Slowly but surely, Atlas Capital Group is moving forward with its proposal to construct apartments and retail across a vacant five-acre lot near Los Angeles State Historic Park, with the publication of the project's draft environmental impact report.

The proposed development, known as College Station, would consist of multiple wood-frame structures atop a two-story podium at 924 N. Spring Street.  A full buildout of the project would create 770 residential units - including studios, one-, and two-bedroom apartments - above roughly 51,000 square feet of ground-floor commercial space.  Potential retail tenants would include community-serving businesses such as a grocery store, restaurants, a coffee shop, and a juice bar, a barber shop, and an ice cream parlor.

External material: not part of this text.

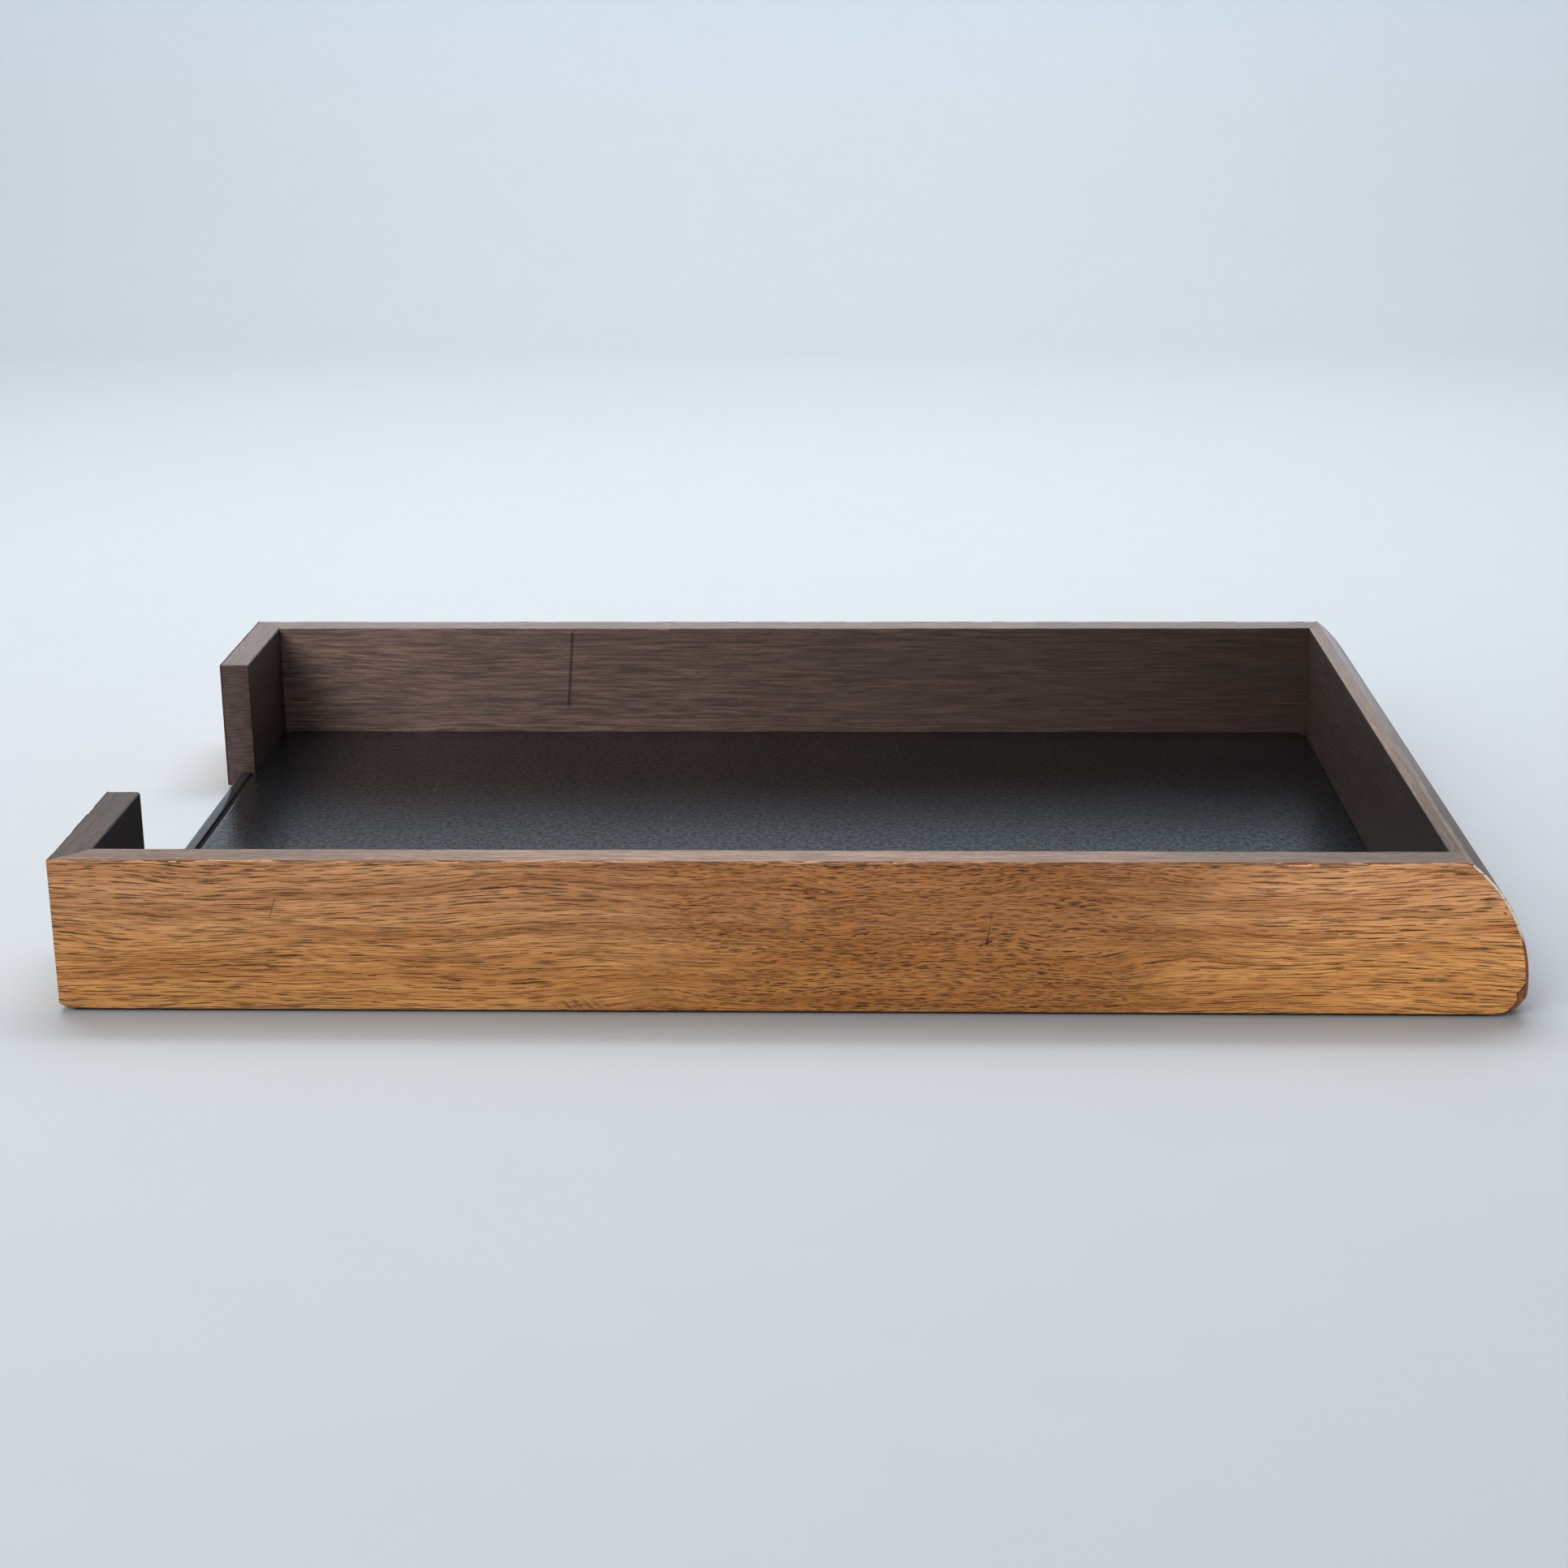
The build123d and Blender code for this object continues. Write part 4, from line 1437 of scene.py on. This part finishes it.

Parking would be provided in above- and below-grade garage space, with total accommodations for 1,179 vehicles and 899 bicycles.

Chinatown-based architecture firm Johnson Fain is designing College Station, which would welcome pedestrians with two landscaped plazas at main entryways, and three other "pocket" seating areas.  The buildings themselves allude to industrial design, with modulated facades featuring metal panels and saw-tooth bay windows.

Per the environmental report, Atlas Capital anticipates an approximately 43-month construction timeline for the project, although a groundbreaking date has not been set.

The project, which sits directly across the street from the Gold Line's Chinatown Station, is one of a handful of large mixed-use developments in the pipeline for Chinatown.  Most notably, Lincoln Property Company and the family which owns the San Antonio Winery has teamed up to proposed a series of mid-rise apartment towers on a narrow strip of land which overlooks the State Historic Park.

Atlas Capital, which purchased the former holdings of now-defunct EVOQ Properties, is also the owner of the ROW DTLA complex in the Industrial District.